Wednesday, 26 September 2018

Armentano: Republican leadership is denying medical marijuana for veterans



Americans in 31 U.S. states now have legal access to medical marijuana under a doctor’s supervision. But don’t include military veterans among them.

That is because the current policy of the U.S. Department of Veterans Affairs explicitly prohibits VA physicians “from completing forms or registering veterans for participation in state-approved [medical marijuana] program[s].”

Some members of Congress have repeatedly sought to change this policy.

Most recently, the U.S. Senate voted 85 to 9 in favor of the Fiscal Year 2019 Military Construction, Veterans Affairs and Related Agencies Appropriations Act, which included language lifting this federal prohibition on veterans and their doctors.

But recently Republican leadership chose to remove these provisions from the bill at the eleventh hour during the reconciliation process. This decision leaves veterans without the access that is already available to ordinary citizens.

“Our veterans put their lives on the line for our country, and many come home dealing with visible and invisible wounds,” explained Rep. Tulsi Gabbard, D-Hawaii, who supports expanding medical marijuana access and is herself is a veteran. “To continue limiting their access to quality health care through the VA is a disservice to them and the sacrifices they’ve made.”

“Opioid prescriptions for veterans have increased by 270 percent since 2003, resulting in 68,000 veterans developing an opioid addiction and a two-old increase in accidental opioid overdose deaths,” said Rep. Lou Correa, D-California, who has long campaigned to amend existing VA restrictions so that the department can actively participate in clinical trials involving cannabis.

“Throughout my district, I meet veterans who depend on cannabis to manage their pain. ... It is imperative to the health and safety of our veterans that we find alternative treatments for chronic pain and service-related injuries.”

But members of the GOP have consistently said otherwise. In 2016, GOP leaders quietly stripped away similar language in conference committee — despite the fact that both the House and Senate versions of the act had included it.

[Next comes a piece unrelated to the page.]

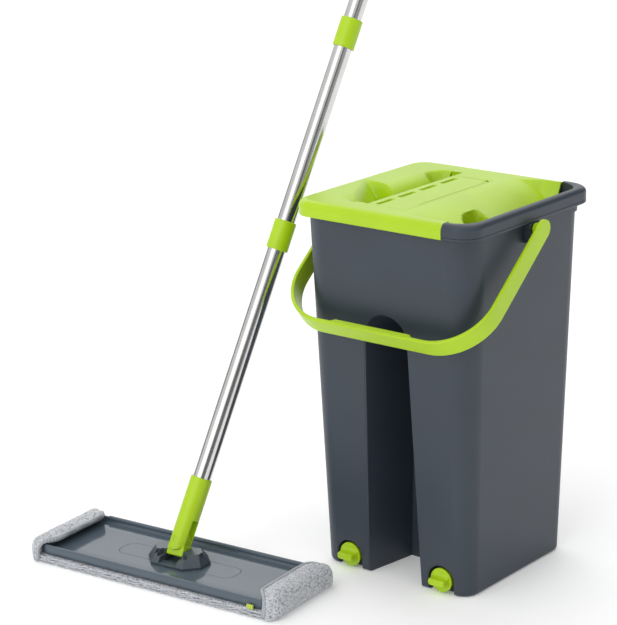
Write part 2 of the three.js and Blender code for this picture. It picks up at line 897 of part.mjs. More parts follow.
function makeSleeve() {
  const top = fromSwingPin(sleeveTop);
  const slotTop = fromSwingPin(forkSlotTop);
  const barrel = turned([
    [0, 0],
    [sleeveRadius, 0],
    [sleeveRadius, top - 1],
    [sleeveRadius - 1, top],
    [0, top],
  ]);
  const prongEnd = rod('z', sleeveRadius, 2 * sleeveRadius, 0, 0, -sleeveRadius).intersect(
    rod('y', forkHalfWidth, 4 * sleeveRadius, 0, -2 * sleeveRadius, 0, 36),
  );
  const flats = [-1, 1].map((sign) => {
    const x = sign * (forkHalfWidth + 10);
    return box(x - 10, x + 10, -20, 20, -20, slotTop);
  });
  const slot = box(-30, 30, -prongGap / 2, prongGap / 2, -30, slotTop);
  const bore = rod('z', tubeRadius + gap, top, 0, 0, fromSwingPin(tubeStart));
  const pinHole = rod('y', pinRadius + gap, 60, 0, -30, 0, 16);
  return cut(barrel.add(prongEnd), ...flats, slot, bore, pinHole);
}

const collarCentre = (i) => firstCollarCentre + collarPitch * i;
const collarStart = (i) => collarCentre(i) - collarLength / 2;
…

Congressional intransigence on this issue by the Republican Party defies common sense.

Veterans acknowledge using marijuana at rates far higher than the general population, and nearly half of them describe their use as self-medicating, according data published earlier this year in the journal Addictive Behaviors.

Further, according to nationwide survey data compiled by the American Legion in 2017, 39 percent of respondents affirm that they “know a veteran” who is using the plant medicinally. Twenty-two percent of respondents said they themselves “use cannabis to treat a mental or physical condition” — such as chronic pain, anxiety or post-traumatic stress.

According to a 2017 review of over 10,000 studies by the National Academy of Sciences, “In adults with chronic pain, patients who were treated with cannabis ... are more likely to experience a clinically significant reduction in pain symptoms. ... There is conclusive or substantial evidence that cannabis and cannabinoids are effective for the treatment for chronic pain in adults.”

Other studies have shown that cannabis and its components can mitigate symptoms of post-traumatic stress disorder and night terrors. Medical cannabis access is also consistently shown to be associated with reduced levels of opioid abuse and opioid-related mortality — two phenomena that have hit the veterans’ community especially hard.

In addition to the scientific evidence, public support roundly approves medical cannabis access.

According to nationwide polling data compiled earlier this year by Quinnipiac University, 91 percent of Americans — including eight out of ten of self-identified Republican voters — “support” allowing adults to use cannabis when it is recommended by their physician.

It is time for leaders in both parties to come together and amend federal law in a manner that comports with public opinion, the available science, and marijuana’s rapidly changing cultural and legal status.

America’s military veterans should no longer be held hostage by the actions of a minority of lawmakers who are willing to place politics before public health.

Paul Armentano is the deputy director of NORML — the National Organization for the Reform of Marijuana Laws. He is the co-author of the book “Marijuana Is Safer: So Why Are We Driving People to Drink?” (Chelsea Green, 2013) and the author of the book “The Citizen’s Guide to State-By-State Marijuana Laws” (Whitman Press, 2015).